Much has been written over the last week about the UN Climate Congress, which went into overtime last week in Indonesia. The inability of 192 nations to agree to hard targets for greenhouse gas reductions has caused some commentators to despair. And one could, understandably, read the outcome as collective denial.
Certainly, the Harper government, for all its happy talk about its good intentions, continues to ape the position of the Bush Administration because, I suspect, the Prime Minister -- trained in Friedmanesque economics -- believes that any measures which apply brakes to an unfettered economy are clear and present dangers.
Most Canadian commentators found Environment Minister John Baird's performance at the conference embarrassing. And, given Canada's past environmental commitments -- which admittedly were not kept -- the Harperites refusal to accept hard targets for greenhouse gas reductions left several foreign observers flummoxed. Writing in the Toronto Star, Chantal Hebert referred to Mr. Baird's appearance as a Bali Flop: "For all intents and purposes, the Bali meeting was a multi- day communications disaster for the Harper regime. It set back a year of conservative efforts to re-brand the party on climate change and confirmed the issue as the government's Achilles heal."
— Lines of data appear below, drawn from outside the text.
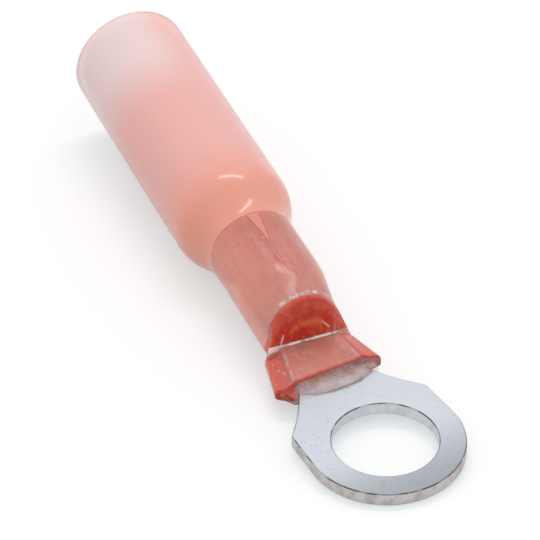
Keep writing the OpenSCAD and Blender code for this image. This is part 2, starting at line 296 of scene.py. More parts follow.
class Net:
    """Adds nodes to a tree and joins them, taking sockets or plain values."""

    def __init__(self, tree):
        self.tree = tree

    def feed(self, socket, value):
        """Links a socket, or sets its plain value."""
        if isinstance(value, bpy.types.NodeSocket):
            self.tree.links.new(value, socket)
        elif socket.type == "RGBA":
            socket.default_value = (*value[:3], 1.0)
        else:
            socket.default_value = value

    def math(self, operation, *values):
        """One math node."""
        made = self.tree.nodes.new("ShaderNodeMath")
        made.operation = operation
        for socket, value in zip(made.inputs, values):
            self.feed(socket, value)
        return made.outputs["Value"]

    def times(self, *values):
        """Product of several values."""
        total = values[0]
        for value in values[1:]:
            total = self.math("MULTIPLY", total, value)
        return total

    def span(self, value, low, high, to_low=0.0, to_high=1.0, smooth=True):
        """Maps a value from one range to another, clamped."""
        made = self.tree.nodes.new("ShaderNodeMapRange")
        made.interpolation_type = "SMOOTHSTEP" if smooth else "LINEAR"
        for name, number in (("Value", value), ("From Min", low), ("From Max", high), ("To Min", to_low),
                             ("To Max", to_high)):
            self.feed(made.inputs[name], number)
        return made.outputs["Result"]

    def line(self, value, centre, half):
        """1 where a value is at the centre, 0 from half away on."""
        away = self.math("ABSOLUTE", self.math("SUBTRACT", value, centre))
        return self.span(away, half, 0.0)

    def blend(self, factor, first, second, kind="MIX"):
        """Mixes two colours by a value."""
        made = self.tree.nodes.new("ShaderNodeMix")
        made.data_type = "RGBA"
        made.blend_type = kind
        colours = [socket for socket in made.inputs if socket.type == "RGBA"]
        self.feed(made.inputs["Factor"], factor)
        self.feed(colours[0], first)
        self.feed(colours[1], second)
        return [socket for socket in made.outputs if socket.type == "RGBA"][0]

    def object_place(self):
        """Object coordinates."""
        return self.tree.nodes.new("ShaderNodeTexCoord").outputs["Object"]

    def straight_place(self, *stretch):
        """Place on the straight part in millimetres, stretched along the axes."""
        mapping = self.tree.nodes.new("ShaderNodeMapping")
        mapping.inputs["Scale"].default_value = stretch
        self.feed(mapping.inputs["Vector"], self.attribute("place", "Vector"))
        return mapping.outputs["Vector"]

    def noise(self, vector, scale, detail=3.0, roughness=0.55):
        """Noise value around one half."""
        made = self.tree.nodes.new("ShaderNodeTexNoise")
        self.feed(made.inputs["Vector"], vector)
        self.feed(made.inputs["Scale"], scale)
        made.inputs["Detail"].default_value = detail
        made.inputs["Roughness"].default_value = roughness
        return made.outputs["Fac"]

    def attribute(self, name, output="Fac"):
        """Value or vector kept on the mesh's points."""
        made = self.tree.nodes.new("ShaderNodeAttribute")
        made.attribute_name = name
        return made.outputs[output]

    def bump(self, height, strength, distance, normal=None):
        """Normal bent by a height."""
        made = self.tree.nodes.new("ShaderNodeBump")
        made.inputs["Strength"].default_value = strength
        made.inputs["Distance"].default_value = distance
        self.feed(made.inputs["Height"], height)
        if normal is not None:
            self.feed(made.inputs["Normal"], normal)
        return made.outputs["Normal"]

    def group(self, tree, **values):
        """Places a node group and gives its outputs by name."""
        made = self.tree.nodes.new("ShaderNodeGroup")
        made.node_tree = tree
        for name, value in values.items():
            self.feed(made.inputs[name.replace("_", " ").title()], value)
        return made.outputs


def new_material(name):
    """Empty node material, its net and its Principled shader."""
    material = bpy.data.materials.new(name)
    material.use_nodes = True
    return material, Net(material.node_tree), material.node_tree.nodes["Principled BSDF"]


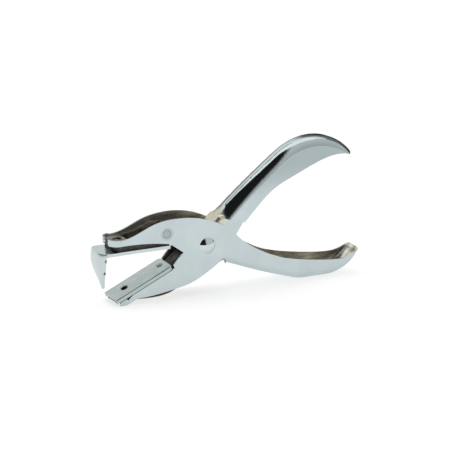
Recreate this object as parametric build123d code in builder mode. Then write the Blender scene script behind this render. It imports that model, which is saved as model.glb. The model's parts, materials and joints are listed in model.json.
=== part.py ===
# Plier-type hand punch of pressed, plated sheet steel.
#
# The frame is one folded sheet: lower handle, body, upper arm and the walls of the lower jaw.
# The lever is one inverted channel: upper handle, throat web and the bed of the anvil plate.
# They turn on one rivet. Squeezing the handles swings the anvil up to the claw plate.
#
# Side outlines are drawn in millimetres from the pivot: x towards the handles, z up.
# The origin of the model is the bottom centre of the whole object, which stands on z = 0.

import os
from math import acos, atan2, cos, hypot, radians, sin, sqrt

from build123d import *

os.makedirs("parts", exist_ok=True)

# ---- driving dimensions ----
PIVOT_X = -13.8            # pivot rivet, from the bottom centre of the object
PIVOT_Z = 25.0             # pivot rivet above the surface that the object stands on
SHEET = 1.0                # pressed sheet thickness
FRAME_HALF = 7.5           # half the outer width of the frame
LEVER_HALF = 6.2           # half the outer width of the lever between the frame plates
HANDLE_HALF = 7.5          # half the outer width of the upper handle
HANDLE_SHOULDER = 7.0      # rounding of the upper handle's long edges
FOLD_RADIUS = 3.0          # rounding of the lower handle's long edges

JAW_SLOPE = 24.8           # how far the open anvil slopes below the claw plate, degrees
ANVIL_TOP = 1.15           # anvil face above the line through the pivot
ANVIL_THICK = 1.2
ANVIL_LIP = 2.0            # depth of the anvil's turned-down long edges
ANVIL_FRONT = 54.2         # distance of the anvil's front edge from the pivot
ANVIL_REAR = 20.7
DIE_AT = 45.9              # distance of the die from the pivot
RIVET_AT = 24.7            # distance of the anvil rivet from the pivot
ANVIL_CORNER = 2.0         # rounding of the anvil plate's rear corners

CLAW_UNDER = 1.3           # underside of the claw plate above the pivot
CLAW_THICK = 1.7
CLAW_HALF = 8.0

PUNCH_RADIUS = 1.6
DIE_BORE = 1.8
DIE_COLLAR = 2.4            # the die bush, where it fills the hole in the anvil plate
DIE_RADIUS = 3.2           # the die bush, below the anvil plate
DIE_FLANGE = 4.0
BUSH_RADIUS = 2.7
BUSH_BORE = 2.0
RUNNING_GAP = 0.05         # radial clearance of the lever on its bush
RIVET_HEAD_RADIUS = 4.2
RIVET_HEAD_HEIGHT = 1.7
WIRE = 1.0                 # spring wire diameter
COIL_RADIUS = 3.4          # mean radius of the spring coil

# ---- side outlines, from the pivot ----
FRAME_TOP = [(-47.5, 8.5), (-39.9, 9.9), (-29.6, 14.1), (-17.2, 16.1), (-4.1, 14.7),
             (7.0, 10.4), (13.7, 5.8), (20.4, -0.5), (27.7, -5.5), (37.0, -10.2), (50.4, -13.9),
             (67.1, -16.5), (73.7, -17.0), (79.5, -16.4), (86.1, -13.2)]
HANDLE_END = [(86.1, -13.2), (84.4, -16.6), (79.9, -21.0), (73.1, -24.1), (65.5, -PIVOT_Z)]
HANDLE_UNDER = [(55.0, -PIVOT_Z), (47.0, -23.5), (30.4, -18.1), (10.3, -10.4)]
END_TANGENTS = [(-0.2, -1.0), (-1.0, 0.0)]
UNDER_TANGENTS = [(-1.0, 0.0), (-20.1, 7.8)]
BODY_UNDER = [(7.3, -9.1), (-3.0, -15.5), (-9.7, -18.4), (-17.6, -20.1), (-28.3, -21.7), (-37.9, -22.2)]
JAW_FOOT = [(-44.3, -PIVOT_Z), (-47.6, -PIVOT_Z)]
THROAT = [(-18.5, -8.0), (-13.1, -1.75), (-18.2, 2.0), (-20.5, 3.6)]
ARM_UNDER = [(-20.5, 3.6), (-28.6, 4.9), (-39.0, 5.7), (-47.5, 5.7)]

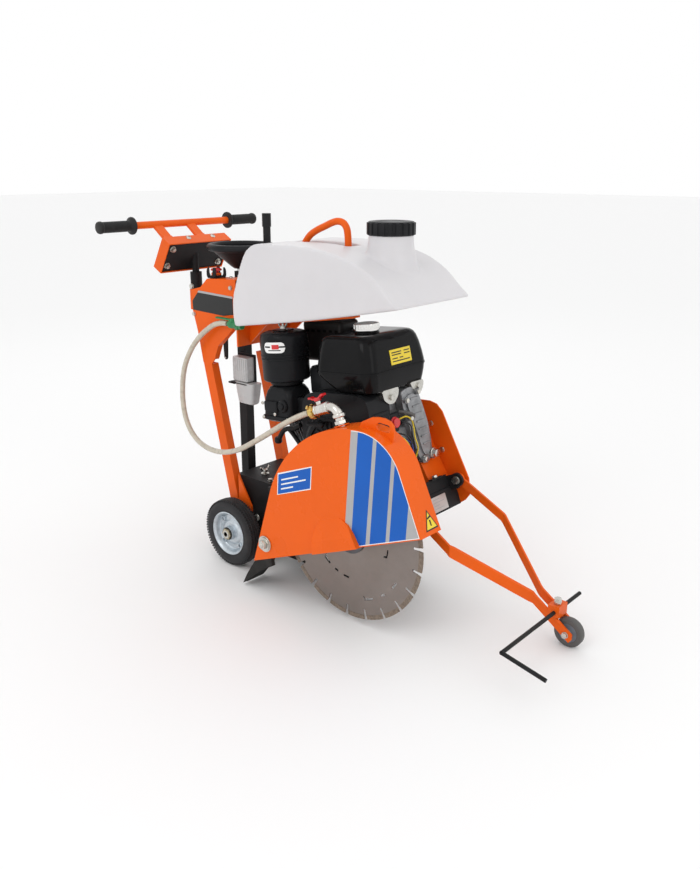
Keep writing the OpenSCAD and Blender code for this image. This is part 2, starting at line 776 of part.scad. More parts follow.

But for Canadian commentators whose perspective was broader than Canada's role at the conference, there were signs of hope. Also writing in The Star, Richard Gwyn focused on the last minute concession by the United States to join the discussion -- after George W. Bush has gone back to Texas: "Almost any U.S. President, let alone Hillary Clinton or Barack Obama, is bound to be more open and conciliatory," wrote Gwyn. More importantly, "at Bali, China and India hid behind the U.S. While it was being bashed, they could remain silent. The late U.S. concession, though, put the spotlight on these 'late polluters' and other comparable if smaller ones such as Indonesia and Brazil."
What or who was responsible for the change in American direction? Clearly, for the first time, the Bush administration faced a full court press from the international community. From the mighty to the humble, the message was the same. As a delegate from Papua, New Guinea told the American delegation: "If you're not willing to lead, please get out of the way." But, according to Gwynne Dyer, it was Al Gore who prevented the conference from running aground. Gore told the conference: "Over the next two years the United States is going to be somewhere it is not now. . . there will be a new (presidential) inauguration in the United States." So the conference removed the call for hard emissions targets and bought Gore's argument that there was hope -- if nations kept talking and reached an agreement by 2009.
"So don't believe the cynics," wrote Dyer,"who say that public opinion does not matter. A large majority of Americans are far ahead of their government in their desire to see effective action on climate change, and the Bush Administration is fighting a delaying action." One wonders if the Harper government has got the message. Bali ended with an agreement to keep talking -- and the knowledge that the biggest polluters are now inside the tent. No one ever claimed that it was going to be easy to get 192 nations to agree to save the planet. But an agreement is within our grasp.